I’m in the process of getting a PC built. I’ve been trawling the forums and Youtube and have come to deciding between 2 builds (attached).
Any advice would be helpful! I’d say my usage would be 50% Premiere Pro, 25% Touchdesigner and 25% Blender. When it comes to Blender, I mostly use it to create content for VJ shows or music videos. I’m trying to strike a balance between smoother real-time performance and improved render/export times.
I’ve been in the Mac world for more than 10 years - so I’m finally making the jump.
Keep in mind, I live in Vietnam, so some components are hard to come by or severely over-priced.
Having a quick look over the two lists and assuming you can mix and match or change some parts out I have the following thoughts:
The Gigabyte P750GM PSU should be avoided at all costs, they tend to EXPLODE.
If you can get a 27" monitor with a 1440p resolution which is still IPS and an OK screen I’d get that. 24" is a bit small now days while 1440p on that small a monitor can make text, etc really small.
The RTX 3060 would be a much much better option then the 3050
One of the builds lists a Samsung 980 M.2 drive, great drive, but likely far from cheap and frankly mostly overkill. Yes it will be really fast, but from a everyday usage point of view, just a normal SATA SSD will do the job. You will notice running out of space long before a couple extra seconds loading a file really matters.
Outside of maybe a AMD 5900x and matching motherboard, the 11700 or K version should be just fine. Can go with whatever is cheapest really.
In many ways, between those 2 build options, I’d just want to mix and match between the two, which would come up with a very good and balanced PC for what you want to do. As they currently stand both go a bit wrong in one direction or another.
I don’t immediately see: "How much RAM?" In my experience this is the single most important factor – even above CPU characteristics. I’d put at least 32GB into a computer today. You need to be as sure as possible that the system will never resort to “virtual memory” during operation.
I think I’m actually going to change my storage to a 970 EVO Plus (1tb), with an additional PCIe 4.0 SSD (500GB)
As for the CPU/mobo - I’ll see how much cheaper the 12600 is, or even if it’s stocked (I live in Vietnam so local stock is limited and generally over-priced). Not familiar at all with overclocking so downgrading the CPU seems like a better option for me.
Sorry, I should have been clearer. The prices listed are not what I will be paying. I just used the PCpartpicker site as an easy way to organise my build for others to look at.
I live in Vietnam where parts can be hard to come by, or generally overpriced, so I am limited to what’s available locally. The 3070 I’m buying here is equivalent to USD$732 (https://tandoanh.vn/evga-geforce-rtx-3070-xc3-ultra-gaming-8gb-gddr6-lhr/), compared to the 3090 which is available locally at around USD$1935…
Depending on where one is, prices can be rather different. In general I’d expect any local price for the 3090 to be way way more then a 3070.

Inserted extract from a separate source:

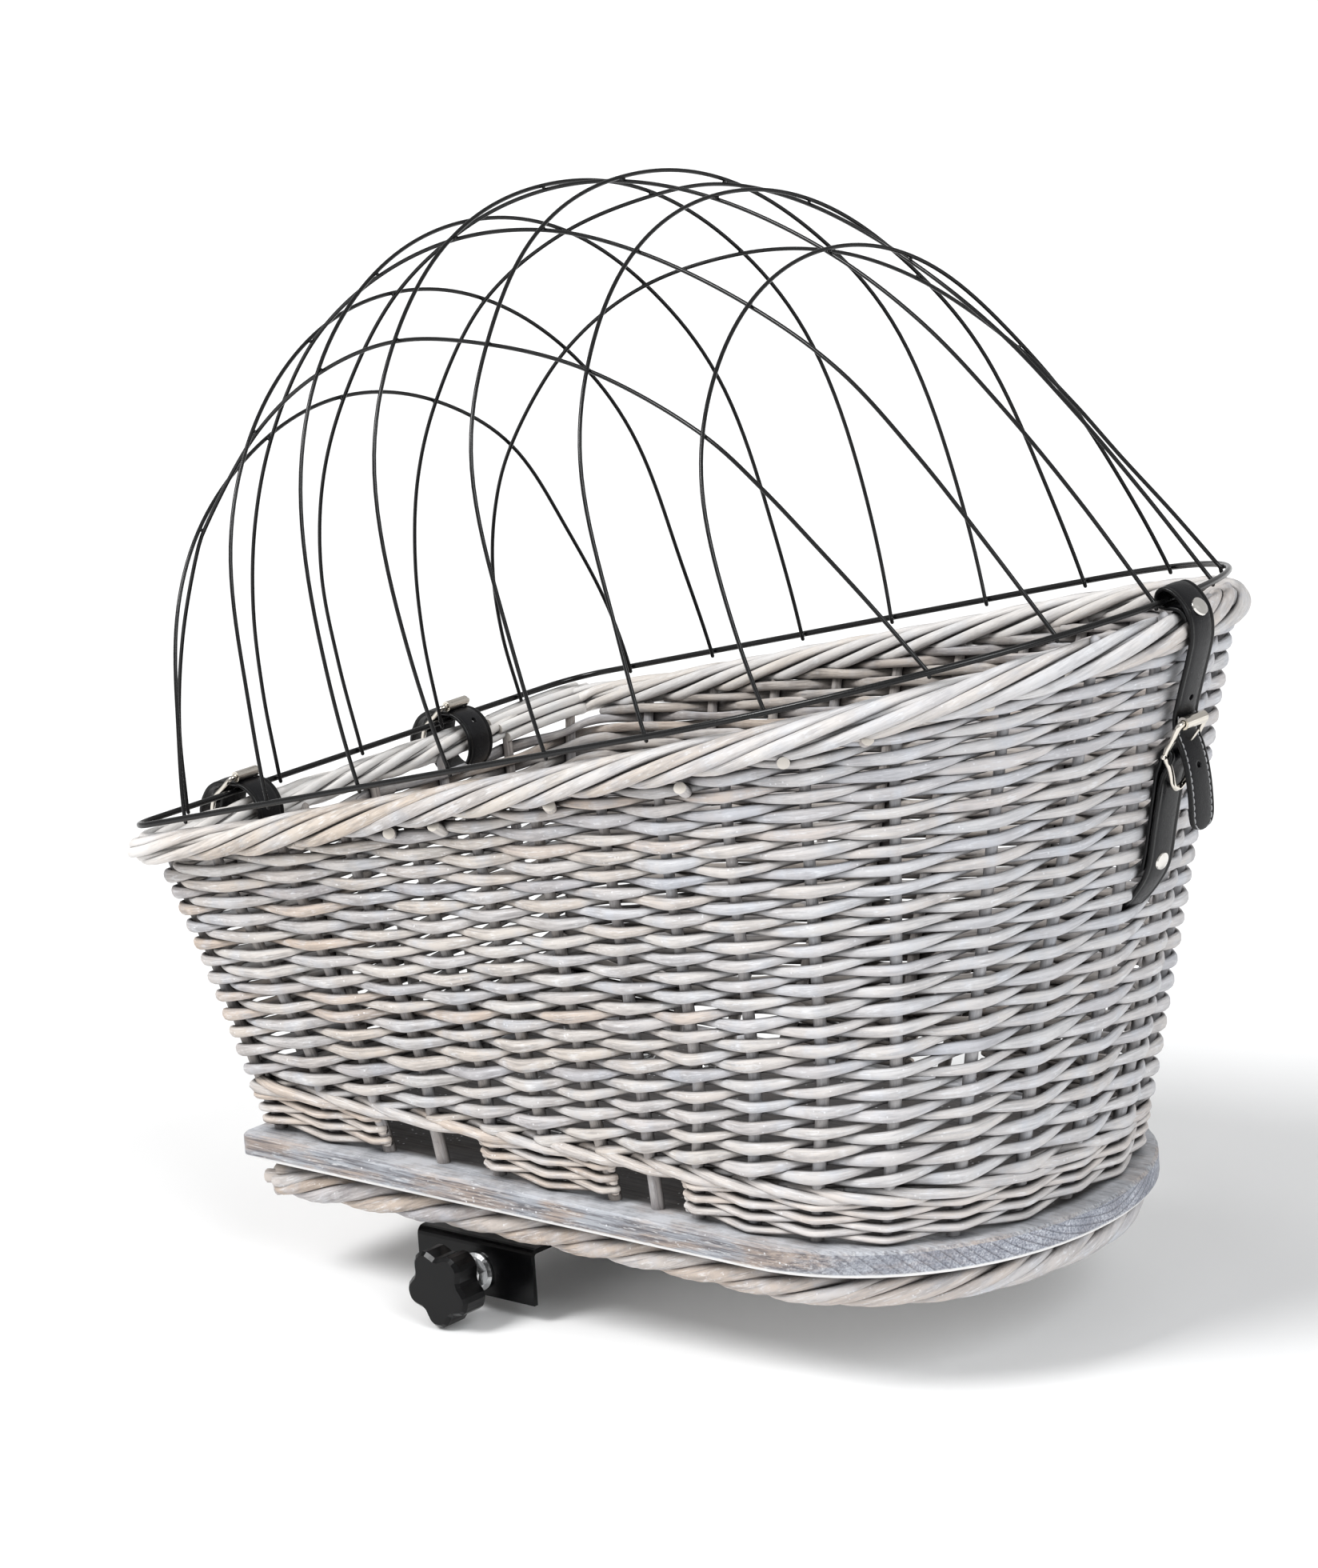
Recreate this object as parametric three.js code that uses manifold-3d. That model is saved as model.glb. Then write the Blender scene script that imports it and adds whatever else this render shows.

I would really advise against that, going far extreme from one end to the other usually ends up in issues or disappointment at some stage. For any type of 3D/content creation I’d say 32GB RAM is a good starting place and then depending on what exactly one is doing, consider 64GB. I also wouldn’t got with such a fairly low end CPU with only 4 cores, that’s just cutting things back way to far.
At the same time, I also wouldn’t then pump so much money into the 3090. There is only one reason to get a 3090 and that’s if you know you need the 24GB VRAM for rendering. If you do, then chances are its a business and the cost is justifiable. Otherwise, you can get the 3080 12GB version, which in most places will be a good 30%+ cheaper then a 3090 and render within 5-10% as fast as it.
Always a good option if one can manage it. I always have multiple drives in my system and usually arrange it as best I can so that if I’m more likely to write to one drive while reading from another.